Copy out precisely the lines beginning at the line that contains "Write part 2" and ending at the line that contains "tree.nodes.clear()", including both.

Rows from a 3D modeling dataset
## START
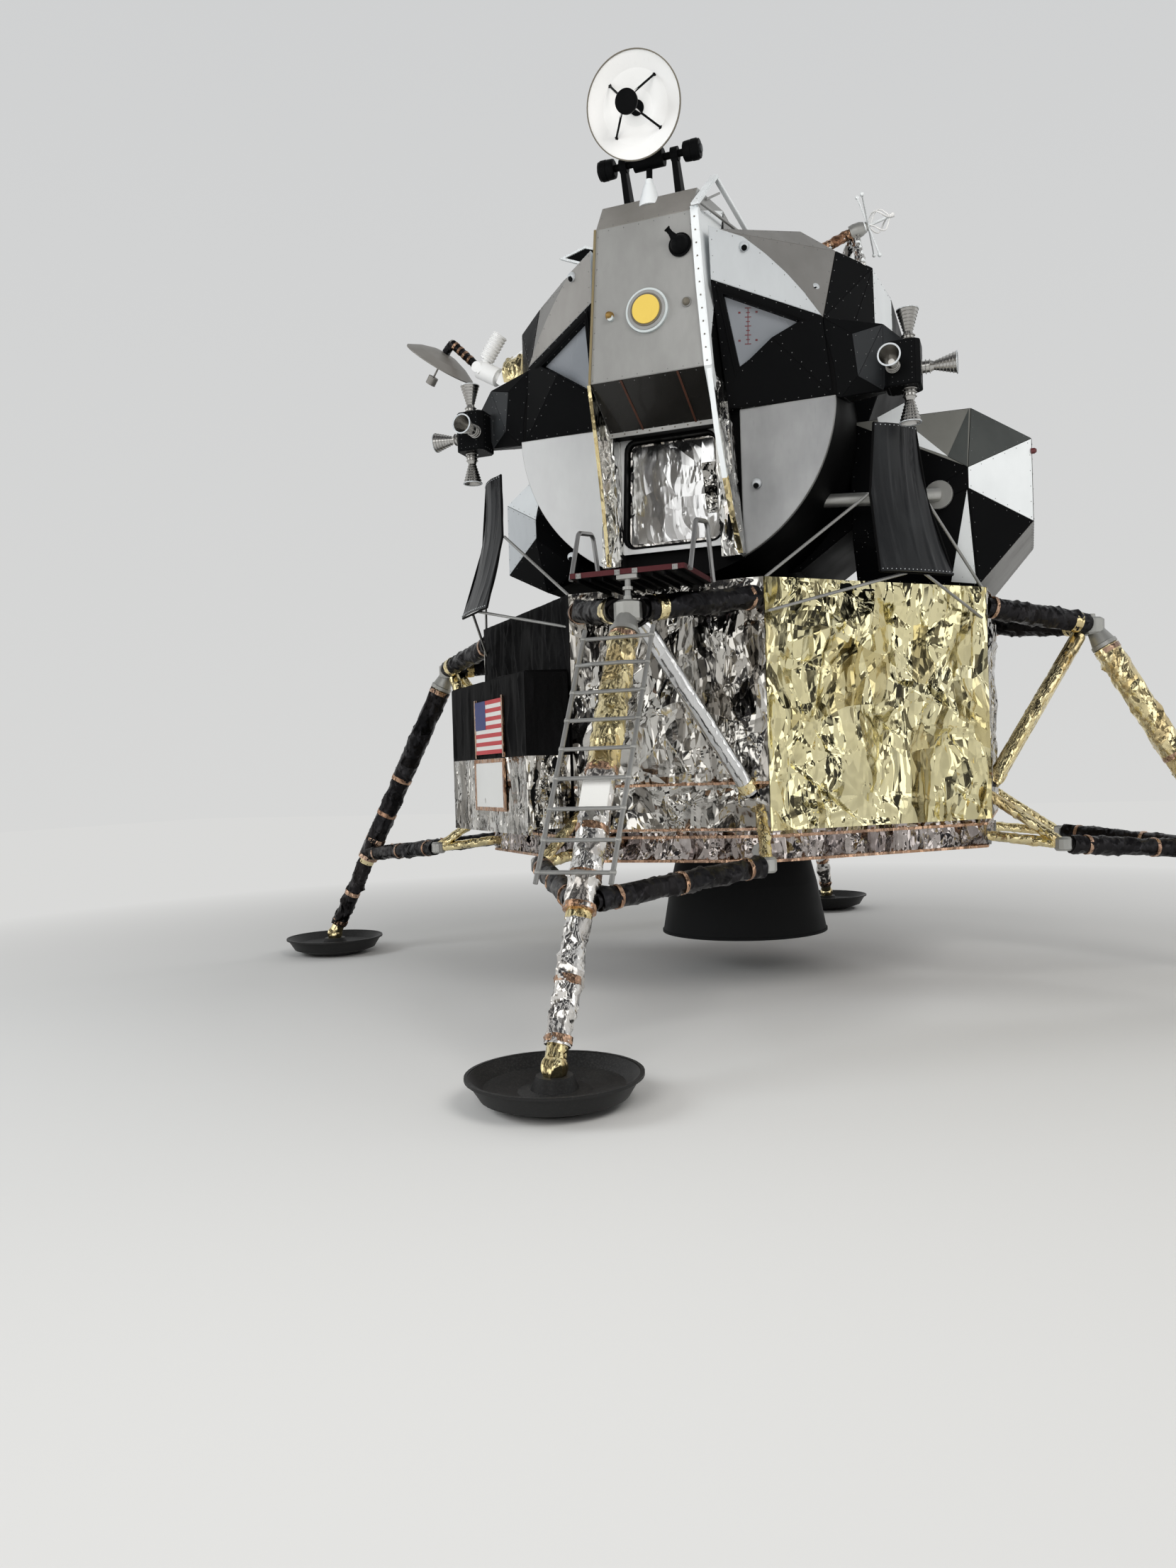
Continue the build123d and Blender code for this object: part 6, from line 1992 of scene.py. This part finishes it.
    def small_parts(self) -> None:
        """Makes the cowls, the handle, the grey tube and the louvred vent."""
        piece = Piece("face_small_parts")
        cowls = (
            ((0.649, -2.078, 5.345), (0.51, -0.86, 0.1)), ((1.055, -1.668, 5.14), (0.64, -0.69, 0.34)),
            ((0.63, -1.815, 3.78), (0.1, -1, 0)), ((-0.802, -1.815, 3.40), (0.0, -1, 0)),
            ((-0.62, -2.092, 5.37), (-0.51, -0.86, 0.1)),
        )
        for centre, normal in cowls:
            piece.add(dome(centre, unit(normal), 0.036), BRIGHT_SHEET)
            mouth = np.array(centre) + unit(normal) * 0.012 + (0, -0.012, -0.02)
            piece.add(disc(mouth, unit((normal[0], normal[1], -0.6)), 0.02, 0.008, 16), BLACK)
        handle = [(0.44, -1.84, 3.55), (0.455, -1.94, 3.55), (0.455, -1.94, 3.38), (0.44, -1.84, 3.38)]
        piece.add(tube(handle, 0.012, 10), BLACK)
        piece.add(tube([(0.90, -1.2, 3.749), (1.378, -1.19, 3.718), (1.81, -0.99, 3.742)], 0.05, 24), FITTING)
        piece.add(disc((1.81, -0.955, 3.742), (-0.2, -0.98, 0), 0.105, 0.03), FITTING)
        lamp = [(0, 0), (0.022, 0), (0.022, 0.026), (0.012, 0.04), (0, 0.042)]
        piece.add(turned(lamp, (2.455, -0.6, 4.075), RIGHT, 16), RED)
        piece.build("steel")
        tank = Piece("tank_cover_panels")
        for corners, finish in self.tank_fields:
            outline = np.array(corners)
            outline = outline if newell(outline)[1] < 0 else outline[::-1]
            tank.add(plate(outline, 0.006, 0.0055, 0.001), finish)
        tank.build("bare_panel")
        vent = Piece("vent_frame")
        corners = ((-0.70, 5.70), (-0.60, 5.72), (-0.60, 5.82), (-0.736, 5.868), (-0.953, 5.81))
        outline = np.array([(x, -1.5, z) for x, z in corners])
        vent.add(rim(outline, inset(outline, 0.018), 0.03, 0.012), WHITE_STRIP)
        vent.add(plate(inset(outline, 0.01), 0.02), BLACK)
        vent.add(box((-0.72, -1.49, 5.62), (-0.62, -1.34, 5.80)), SHEET)
        vent.build("white_paint")
        Patterns.slats.grow("vent_slats", [[(-0.895, -1.508, 5.806), (-0.735, -1.508, 5.748)]], SHEET, "white_paint",
                            Width=0.012, Depth=0.012, Height=0.006, Tilt=0.5, Count=2)


@dataclass(frozen=True)
class ThrusterDress:
    """Rings and collars of the small nozzles."""

    centre: Corner = (1.65, -1.69, 4.48)

    def build(self) -> None:
        """Grows the rings along every nozzle of the four quads."""
        x, y, z = self.centre
        axes = (((0.035, 0, 0.15), UP), ((0.035, 0, -0.15), (0, 0, -1)), ((-0.06, -0.115, -0.02), FRONT),
                ((0.115, 0, -0.02), RIGHT))
        bells, necks = [], []
        for sx in (-1, 1):
            for sy in (-1, 1):
                for start, way in axes:
                    place = np.array([(x + start[0]) * sx, (y + start[1]) * sy, z + start[2]])
                    aim = np.array([way[0] * sx, way[1] * sy, way[2]])
                    bells.append([place + aim * 0.10, place + aim * 0.233])
                    necks.append([place + aim * 0.006, place + aim * 0.058])
        Patterns.hoops.grow("nozzle_rings", bells, STEEL, "steel", First_Radius=0.036, Last_Radius=0.073,
                            Thickness=0.05, Flatness=1.0, Count=7, Sides=24)
        Patterns.hoops.grow("nozzle_collars", necks, STEEL, "steel", First_Radius=0.046, Last_Radius=0.043,
                            Thickness=0.12, Flatness=0.7, Count=3, Sides=20)
        mouths = Piece("nozzle_mouths")
        for row in bells:
            aim = unit(row[1] - row[0])
            mouths.add(ring(0.066, 0.0765, 0.006, row[1], aim, 28), BRIGHT_SHEET)
        mouths.build("steel")


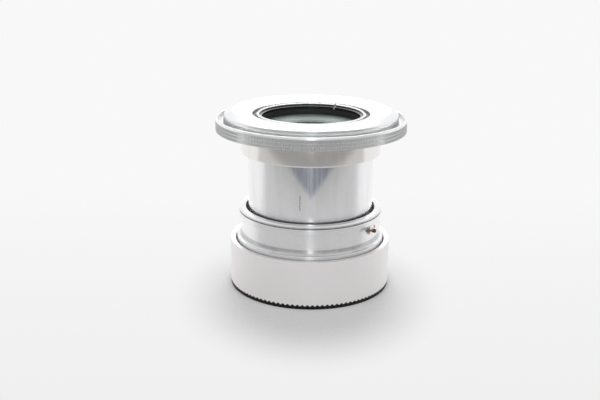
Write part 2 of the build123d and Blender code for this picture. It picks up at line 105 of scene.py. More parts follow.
class Shade:
    """A node tree in which any node is made by one method."""

    def __init__(self, tree):
        self.tree = tree
        tree.nodes.clear()

    def node(self, kind, settings=None, output=0, **values):
        made = self.tree.nodes.new(kind)
        for key, value in (settings or {}).items():
            setattr(made, key, value)
        for key, value in values.items():
            name = key.replace("_", " ")
            slot = made.inputs[int(key[1:])] if key[1:].isdigit() else made.inputs[name]
            feed(self.tree, slot, value)
        return Flow(self.tree, made.outputs[output]) if made.outputs else None

    def place(self):
        """Return the point's place on the piece: x, y, z, radius and angle, in millimetres."""
        point = self.node("ShaderNodeTexCoord", output=3)
        parts = self.tree.nodes.new("ShaderNodeSeparateXYZ")
        feed(self.tree, parts.inputs[0], point)
        x, y, z = (Flow(self.tree, out) / MM for out in parts.outputs)
        angle = x.math("ARCTAN2", y, x)
        return x, y, z, (x * x + y * y).root(), angle

    def vector(self, x, y, z):
        return self.node("ShaderNodeCombineXYZ", s0=x, s1=y, s2=z)

    def noise(self, vector, scale, detail=3.0, roughness=0.5):
        return self.node("ShaderNodeTexNoise", Vector=vector, Scale=scale, Detail=detail,
                         Roughness=roughness)

    def fade(self, value, start, end, first, last):
        """Move smoothly from one level to another while a value goes from start to end."""
        return self.node("ShaderNodeMapRange", {"interpolation_type": "SMOOTHSTEP"}, Value=value,
                         s1=start, s2=end, s3=first, s4=last)

    def mix(self, factor, first, second):
        """Mix two colours."""
        return self.node("ShaderNodeMix", {"data_type": "RGBA"}, output=2, s0=factor, s6=first,
                         s7=second)

    def surface(self, **values):
        shader = self.node("ShaderNodeBsdfPrincipled", **values)
        self.node("ShaderNodeOutputMaterial", Surface=shader)
        return shader

    def bump(self, height, strength, depth):
        """Return a normal that stands up by a height, in millimetres."""
        return self.node("ShaderNodeBump", Strength=strength, Distance=depth * MM, Height=height)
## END
# Response to this task
Write part 2 of the build123d and Blender code for this picture. It picks up at line 105 of scene.py. More parts follow.
class Shade:
    """A node tree in which any node is made by one method."""

    def __init__(self, tree):
        self.tree = tree
        tree.nodes.clear()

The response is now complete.